四十の一部始終

今年で四十歳になりました。二日に一回更新が目標。

『SAND LAND』鑑賞。

原作の『SAND LAND』は、鳥山明ドラゴンボールの連載を終了した後に、少年ジャンプにポツポツと短期連載された作品のうちの一つだった。大ヒット作品を世に送り出した作家にありがちだが、ドラゴンボール以降の鳥山明は趣味性の強い作品ばかりであまりパッとしないというのが正直なところで、『SAND LAND』もどこまでも続く砂漠の世界にギミック満載の鳥山メカ、そしてクソガキとおっさんとジジイとモンスターしか出てこないという、渋みのある作品だった。

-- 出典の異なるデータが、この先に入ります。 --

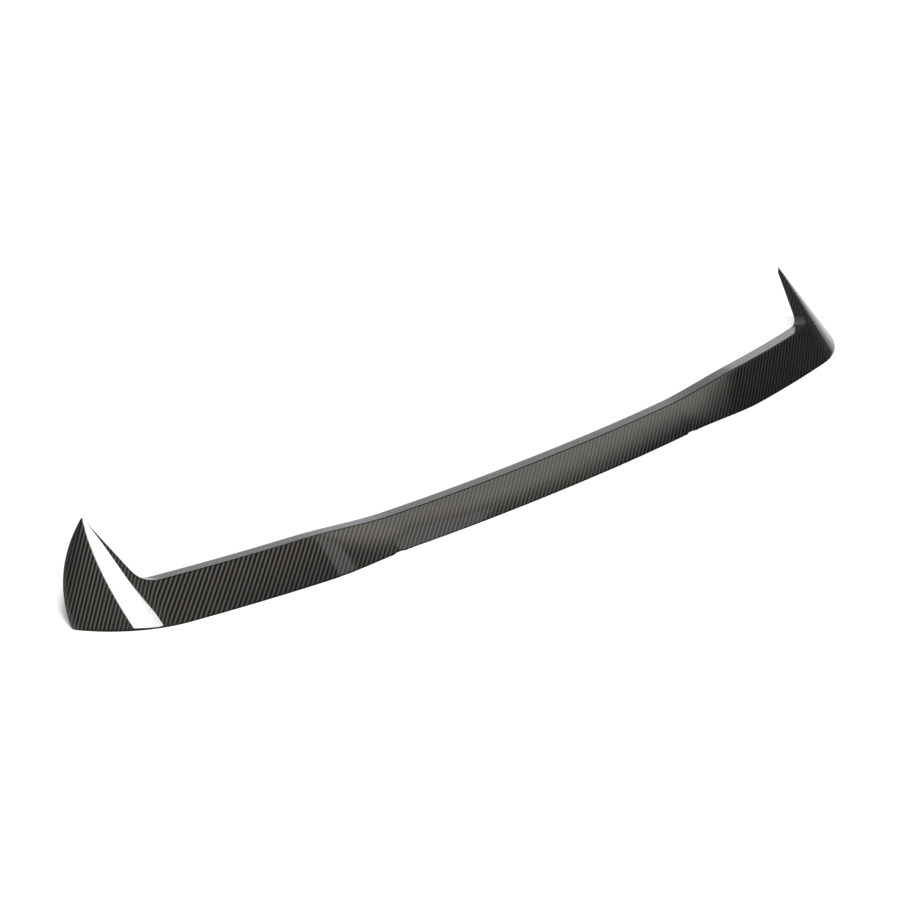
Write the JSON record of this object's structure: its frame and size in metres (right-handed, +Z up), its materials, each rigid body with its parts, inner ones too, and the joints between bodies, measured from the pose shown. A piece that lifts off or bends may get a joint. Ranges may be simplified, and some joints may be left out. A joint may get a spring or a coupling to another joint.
{
  "type": "rear spoiler lip",
  "caption": "Wide, shallow rear spoiler lip of glossy woven carbon: bowed, sloping rear face, rounded ridge, narrow front shelf, and a pointed horn rising forward at each end.",
  "frame": {"origin": "the middle of the lower edge, on its rear side, at the level the trimmed edge rests on", "axes": "X across the car along the piece, Y forward from the rear face towards the boot lid, Z up"},
  "size_m": [1.2516, 0.1594, 0.0929],
  "materials": {
    "carbon_laminate": "clear-coated twill weave, high gloss"
  },
  "bodies": {
    "root": {"spoiler_shell": "carbon_laminate"}
  },
  "joints": []
}
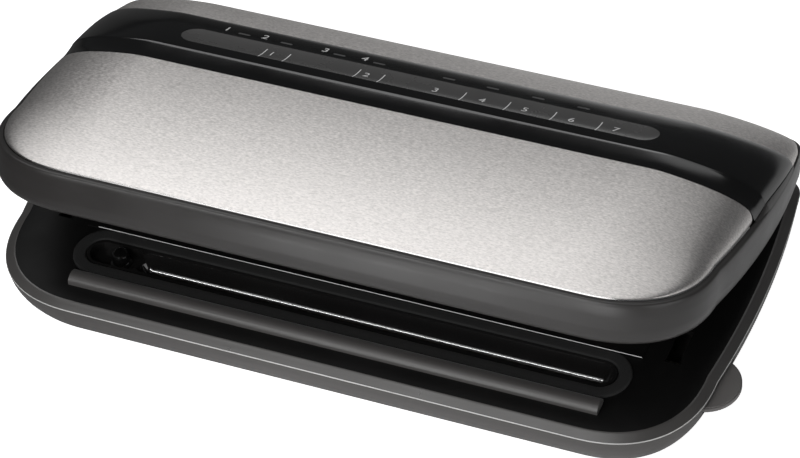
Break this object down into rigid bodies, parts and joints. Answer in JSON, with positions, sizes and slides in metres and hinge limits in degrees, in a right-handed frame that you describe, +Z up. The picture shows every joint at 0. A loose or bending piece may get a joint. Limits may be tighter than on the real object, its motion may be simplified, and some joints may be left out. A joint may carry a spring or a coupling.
{
  "type": "vacuum sealer",
  "caption": "Countertop vacuum sealer with a hinged steel-clad lid standing ajar over a foam-gasketed vacuum chamber, a silicone sealing bar and a side press tab.",
  "frame": {"origin": "on the surface the feet stand on, under the middle of the bounding box of the part as drawn, lid ajar", "axes": "+X to the right of the user, -Y the front with the chamber's mouth, +Z up"},
  "size_m": [0.4094, 0.2108, 0.1116],
  "materials": {
    "tub": "satin moulded plastic with a fine grain",
    "deck": "matt moulded plastic",
    "feet": "matt rubber",
    "screws": "zinc plated",
    "tray": "polished plastic",
    "foam": "closed-cell foam",
    "nozzle": "polished plastic",
    "silicone": "satin silicone",
    "motor": "satin",
    "pump": "matt",
    "hose": "smooth silicone",
    "valve": "satin",
    "board": "satin",
    "transformer": "varnished",
    "inlet": "matt",
    "latch": "satin acetal",
    "spring": "bright steel wire",
    "tab": "satin moulded plastic",
    "pins": "ground steel",
    "lid": "satin moulded plastic",
    "steel": "brushed along its length",
    "strip": "polished",
    "touch": "printed film, satin",
    "lens": "translucent",
    "cover": "matt moulded plastic",
    "heater": "matt phenolic",
    "tape": "woven coated tape"
  },
  "bodies": {
    "base": {"base_tub": "tub", "base_deck": "deck", "rubber_feet": "feet", "base_screws": "screws", "drip_tray": "tray", "lower_gasket": "foam", "vacuum_nozzle": "nozzle", "pressure_bar": "silicone", "pump_motor": "motor", "pump_head": "pump", "pump_cradle": "pump", "vacuum_hose": "hose", "release_valve": "valve", "power_board": "board", "transformer": "transformer", "power_inlet": "inlet", "latch_spring": "spring", "lever_pin": "pins", "hinge_pins": "pins"},
    "lid": {"lid_shell": "lid", "front_steel_plate": "steel", "rear_steel_plate": "steel", "control_strip": "strip", "touch_panel": "touch", "indicator_lenses": "lens", "control_board": "board", "board_screws": "screws", "lid_inner_cover": "cover", "upper_gasket": "foam", "heating_bar": "heater", "heating_tape": "tape", "latch_hooks": "latch", "lid_screws": "screws"},
    "press_lever": {"press_lever": "tab"},
    "latch_bar": {"latch_bar": "latch"}
  },
  "joints": [
    {"name": "lid_hinge", "type": "hinge", "parent": "base", "child": "lid", "pos_m": [-0.0034, 0.0985, 0.0335], "axis": [-1, 0, 0], "range_deg": [-16.8, 55.2]},
    {"name": "press_lever_pivot", "type": "hinge", "parent": "base", "child": "press_lever", "pos_m": [0.1806, -0.0445, 0.018], "axis": [0, 1, 0], "range_deg": [0, 12]},
    {"name": "latch_bar_slide", "type": "slide", "parent": "base", "child": "latch_bar", "axis": [1, 0, 0], "range_m": [-0.00209, 0], "stiffness_N_per_m": 150, "springref_m": 0.001, "deforming": ["latch_spring"]}
  ],
  "couplings": [
    {"joint": "press_lever_pivot", "follows": "latch_bar_slide", "rad_per_m": -100}
  ]
}
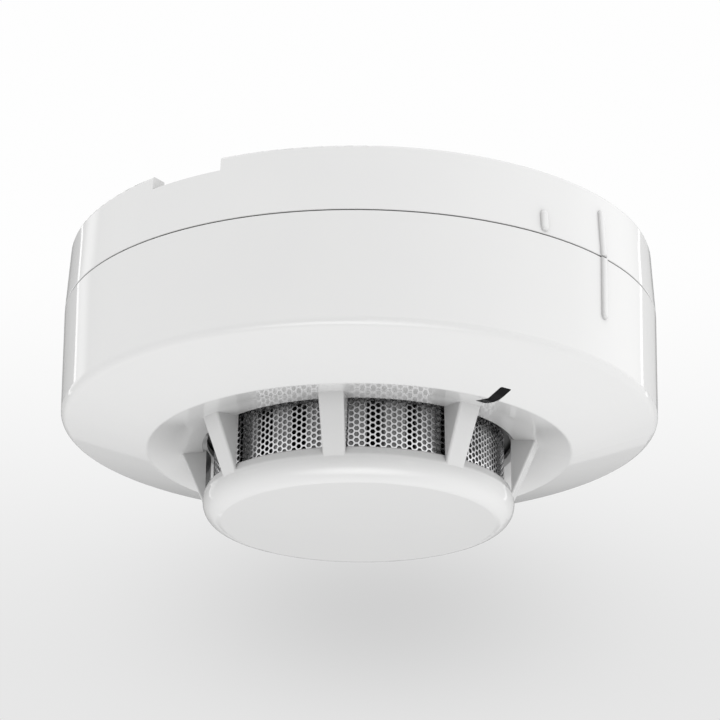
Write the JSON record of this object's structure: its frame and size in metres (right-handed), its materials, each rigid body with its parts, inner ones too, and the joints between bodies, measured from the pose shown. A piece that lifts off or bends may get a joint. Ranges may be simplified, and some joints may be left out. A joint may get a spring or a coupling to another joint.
{
  "type": "smoke detector",
  "caption": "Round ceiling smoke detector with a twist-lock head, mesh-screened smoke chamber on ribs and a slotted mounting base.",
  "frame": {"origin": "middle of the base's ceiling side, centre of the fixing slots and of the cable hole", "axes": "+Z into the ceiling, X along the line of the two fixing slots, the part hangs towards -Z"},
  "size_m": [0.1, 0.1, 0.0458],
  "materials": {
    "white_plastic": "glossy moulded white",
    "chassis_plastic": "satin moulded off-white",
    "black_plastic": "matt black",
    "grey_plastic": "satin mid grey",
    "steel_mesh": "bright etched stainless",
    "contact_strip": "bright rolled strip",
    "plated_steel": "zinc plated",
    "tin_plate": "tinned sheet",
    "board": "solder resist over glass epoxy",
    "chip_package": "matt epoxy",
    "ceramic": "fired ceramic",
    "capacitor_sleeve": "shrunk sleeve",
    "clear_glass": "clear glass tube",
    "smoked_lens": "dark tinted polycarbonate",
    "lamp": "clear red epoxy",
    "infrared_lens": "dark infrared epoxy"
  },
  "bodies": {
    "base": {"mounting_base": "white_plastic", "terminal_nuts": "plated_steel", "contact_spring_1": "contact_strip", "contact_spring_2": "contact_strip", "contact_spring_3": "contact_strip", "contact_spring_4": "contact_strip"},
    "head": {"outer_cover": "white_plastic", "insect_screen": "steel_mesh", "rear_chassis": "chassis_plastic", "contact_rivets": "contact_strip", "cover_screws": "plated_steel", "circuit_board": "board", "microcontroller": "chip_package", "amplifier_chip": "chip_package", "surge_suppressor": "chip_package", "chip_resistors": "chip_package", "chip_capacitors": "ceramic", "storage_capacitor": "capacitor_sleeve", "reed_switch": "clear_glass", "alarm_led": "lamp", "light_pipe": "smoked_lens", "chamber_base": "black_plastic", "screen_holder": "grey_plastic", "labyrinth": "black_plastic", "chamber_lid": "black_plastic", "infrared_emitter": "infrared_lens", "photodiode": "infrared_lens", "photodiode_shield": "tin_plate", "contact_blade_1": "contact_strip", "contact_blade_2": "contact_strip", "contact_blade_3": "contact_strip", "contact_blade_4": "contact_strip"},
    "terminal_clamp_1": {"terminal_clamp_1": "plated_steel"},
    "terminal_screw_1": {"terminal_screw_1": "plated_steel"},
    "terminal_clamp_2": {"terminal_clamp_2": "plated_steel"},
    "terminal_screw_2": {"terminal_screw_2": "plated_steel"},
    "terminal_clamp_3": {"terminal_clamp_3": "plated_steel"},
    "terminal_screw_3": {"terminal_screw_3": "plated_steel"},
    "terminal_clamp_4": {"terminal_clamp_4": "plated_steel"},
    "terminal_screw_4": {"terminal_screw_4": "plated_steel"}
  },
  "joints": [
    {"name": "head_twist", "type": "hinge", "parent": "base", "child": "head", "pos_m": [0, 0, -0.0087], "axis": [0, 0, 1], "range_deg": [-15.4, 0]},
    {"name": "clamp_slide_1", "type": "slide", "parent": "base", "child": "terminal_clamp_1", "axis": [0, 0, -1], "range_m": [0, 0.0018]},
    {"name": "terminal_turn_1", "type": "hinge", "parent": "terminal_clamp_1", "child": "terminal_screw_1", "pos_m": [0.02107, 0.01768, -0.008], "axis": [0, 0, -1], "range_deg": [0, 1080.5]},
    {"name": "clamp_slide_2", "type": "slide", "parent": "base", "child": "terminal_clamp_2", "axis": [0, 0, -1], "range_m": [0, 0.0018]},
    {"name": "terminal_turn_2", "type": "hinge", "parent": "terminal_clamp_2", "child": "terminal_screw_2", "pos_m": [-0.01768, 0.02107, -0.008], "axis": [0, 0, -1], "range_deg": [0, 1080.5]},
    {"name": "clamp_slide_3", "type": "slide", "parent": "base", "child": "terminal_clamp_3", "axis": [0, 0, -1], "range_m": [0, 0.0018]},
    {"name": "terminal_turn_3", "type": "hinge", "parent": "terminal_clamp_3", "child": "terminal_screw_3", "pos_m": [-0.02107, -0.01768, -0.008], "axis": [0, 0, -1], "range_deg": [0, 1080.5]},
    {"name": "clamp_slide_4", "type": "slide", "parent": "base", "child": "terminal_clamp_4", "axis": [0, 0, -1], "range_m": [0, 0.0018]},
    {"name": "terminal_turn_4", "type": "hinge", "parent": "terminal_clamp_4", "child": "terminal_screw_4", "pos_m": [0.01768, -0.02107, -0.008], "axis": [0, 0, -1], "range_deg": [0, 1080.5]}
  ],
  "couplings": [
    {"joint": "terminal_turn_1", "follows": "clamp_slide_1", "rad_per_m": 10472},
    {"joint": "terminal_turn_2", "follows": "clamp_slide_2", "rad_per_m": 10472},
    {"joint": "terminal_turn_3", "follows": "clamp_slide_3", "rad_per_m": 10472},
    {"joint": "terminal_turn_4", "follows": "clamp_slide_4", "rad_per_m": 10472}
  ]
}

なんで今さらこれを映像化するんだろう? というのは当の作者でさえ思っていたらしいが、日本より海外の方が鳥山明は人気があるらしいし、昨今の原作不足も相まって単行本一冊という長さは劇場用アニメとしてはちょうど良かったのかなと思う。

 

物語はかなりシンプルで、水を失った砂漠の国サンドランドの保安官ラオは、水を独占し高額で住民に売りつける国王に嫌気が差し、サンドランドに住む魔物の王子であるベルゼブブとその従者シーフと共に幻の泉を探す旅に出るというロードムービー。その途中トラブルが発生したりして、結果的に国に追われることになってしまうのであった。改めて見ると鳥山明版マッドマックスとても言うような感じの作品で、為政者によって独占された水を取り返すという、当時はありがちに見えた話も格差社会の今ではエスタブリッシュ批判としてなんだか妙に説得力を感じてしまうし、「あーあ、なんでこんな世界になっちゃったかな~」というベルゼブブの台詞も、もはや冗談には聞こえない。

 

原作はわりとあっさりした展開が続くのだが、やはり映画となるとそういうわけにもいかないのか、大筋は変わらないもののところどころ原作から脚色されており、特に中盤の戦車戦やラストバトルなんかは原作から大幅に盛られているので、この作品ってそんなに盛り上がる話じゃないよなと思っていたはずが、なかなかどうして楽しめる作品に変身を遂げていた。原作の終盤、さすがにラスボスが一人でラオたちを倒すためにやってくるのはおかしいしシュールすぎるという判断があったのだろう、ちゃんと物語の終盤に相応しい山場になっていたのはかなり驚かされた。

 

戦車戦の描写なんかはもはやガルパンに追随するレベルで、音響担当スタッフもガルパンの人(岩浪美和)を連れてきているのでさもありなん。デザイン自体は丸っこい、いかにも鳥山メカといった風情の戦車のディテールも、存在としての説得力が大幅に増していて色んなところがガコガコ可動する様は自分の中に残されたわずかな男の子の部分でさえ血肉湧き踊らずにはいられない。原作では戦わずに終わったアレ将軍との戦車戦も描かれるので、非常に満足度が高い。

 

基本的には夏休みのファミリー向け映画としてところどころチューニングされているものの、ファミリーが見るにはずいぶん渋い映画を作ったなというのが正直な感想なのだが、渋カッコいいおっさんの活躍を見たいならかなりおすすめできる。人間と怪物の共存する、独創的で鉄臭いマシンの出てくる鳥山明の世界観を堪能するという意味ではこれ以上のものはない。